Can someone help me with this problem?
I have shown that $Tu(x)$ is a contraction. Then if I understand one of the theorems correctly, there is a unique $u(x)$ such that $Tu(x) = u(x)$. I am not sure what to do after this or how to come up with $\lambda_o$
Any help is appreciated. Thanks
Here is the full statement of the problem:
Let $\Omega$ be a bounded open set in $\mathbb{R}^n$ and let $K(x,y)$ be a Lebesgue measurable function on the product space $\Omega \times \Omega$ such that $\int_\Omega \int_\Omega |K(x,y)|^2dxdy <\infty$. Let $f(x)$ be a function in $L^2(\Omega)$. Consider the integral equation $u(x)=f(x)+\lambda \int_\Omega K(x,y)u(y)dy$, where $\lambda$ is a complex number. Prove that there exists a small positive number $\lambda_o$ such that, for any complex number $\lambda$, with |$\lambda$|<$\lambda_o$ there exists unique solution $u(x)$ of the integral equation. (It gives hint to look at the operator $(Tu)(x) = f(x)+\lambda \int_\Omega K(x,y)u(y)dy$ on $L^2(\Omega)$)

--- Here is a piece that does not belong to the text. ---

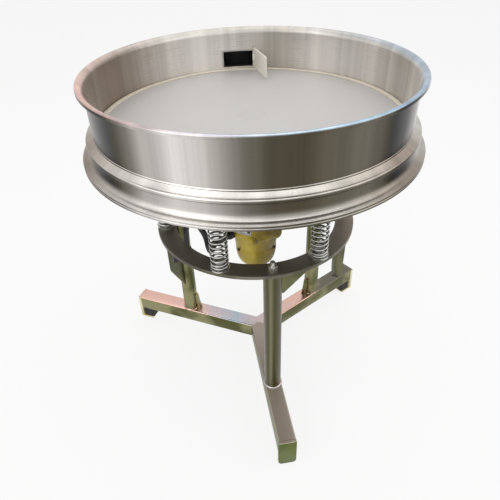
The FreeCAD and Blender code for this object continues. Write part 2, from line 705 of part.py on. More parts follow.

Edit: Here is the work for showing T is a contraction:
$||Tu(x)-Tv(x)||_2 = (\int_\Omega {|Tu(x)-Tv(x)|^2}dx)^{1/2} = (\int_\Omega |\lambda \int_\Omega K(x,y)(u(y)-v(y))dy|^2dx)^{1/2} \leq (\int_\Omega \lambda ^2 \int_\Omega |K(x,y)|^2dy \int_\Omega |u(y)-v(y)|^2dy dx)^{1/2} = |\lambda| ||u(x)-v(x)||_2 (\int \int _{\Omega \times \Omega} |K(x,y)|^2dydx)^{1/2} $ so T is a contraction
Just to summarize the comments, you have shown that $$ \|T(u)-T(v)\|_2\le|\lambda|\|u-v\|_2\left(\int_\Omega\int_\Omega|K(x,y)|^2\,\mathrm{d}x\,\mathrm{d}y\right)^{1/2} $$ This implies that $T$ is a contraction when $$ \lambda\lt\left(\int_\Omega\int_\Omega|K(x,y)|^2\,\mathrm{d}x\,\mathrm{d}y\right)^{-1/2} $$ Thus, for $$ \lambda_0=\left(\int_\Omega\int_\Omega|K(x,y)|^2\,\mathrm{d}x\,\mathrm{d}y\right)^{-1/2} $$ we get that $T$ is a contraction for $|\lambda|\lt\lambda_0$. Therefore, $T$ has a unique fixed point $u_0$ so that $$ u_0=T(u_0) $$